Doctor Larry Young discusses evidence of a relationship between oxytocin and autism, speculating that oxytocin may be used to treat autism.
Our work in animals shows that oxytocin, for example, is really involved in activating the brain’s social circuitry, in promoting social interactions [and] engagement with others. In autism, that system is really disabled. The autistic individuals have difficulty interacting with others, they have difficulty interpreting social cues, processing social information. They are less motivated to engage in social interactions and eye contact and things of that nature.
So one possibility is that perhaps given oxytocin’s role in promoting social interactions, that maybe in autism there is a disruption in the oxytocin system. There is some evidence of that; for example, autistic individuals have been shown to have decreased oxytocin levels in their plasma compared to non-autistic individuals. That was a single paper, but it sort of suggested that it could be important.
There are also other genetic studies that have found associations between differences in the oxytocin receptor gene and individuals with autism. So the genetic oxytocin system may contribute to the behavioral differences.

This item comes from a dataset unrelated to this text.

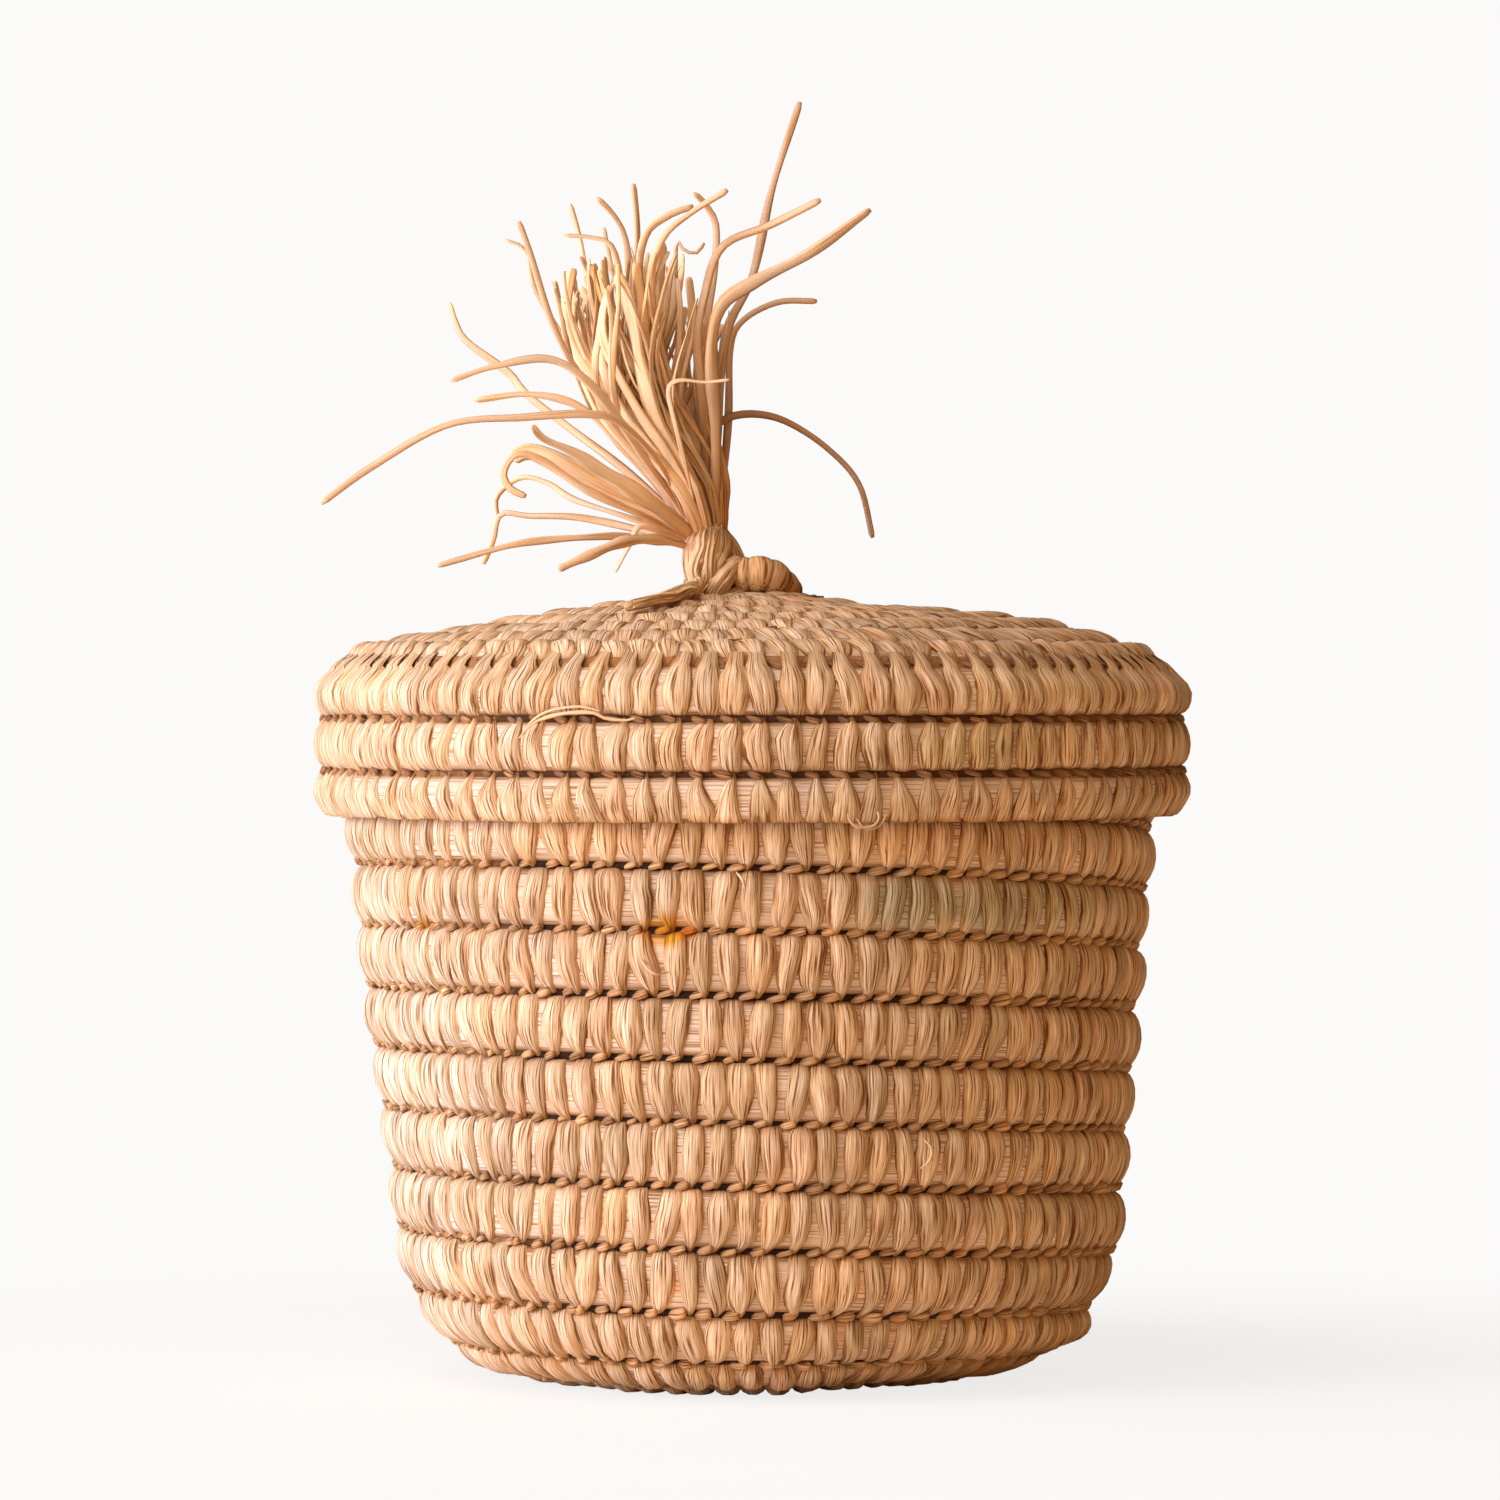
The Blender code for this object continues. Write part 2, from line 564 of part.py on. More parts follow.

But even if the oxytocin system is not an explanation for autism, perhaps it could be a therapy because if oxytocin promotes social engagement, promotes social cognition, then perhaps in individuals who have disrupted social engagement such as in autism, you could alleviate some of that by driving the oxytocin system. For example, if you had a drug that could activate the oxytocin receptors in the reward areas, maybe you could give that to autistic individuals and it would make it such that social interactions were actually rewarding to them and promoting behavior.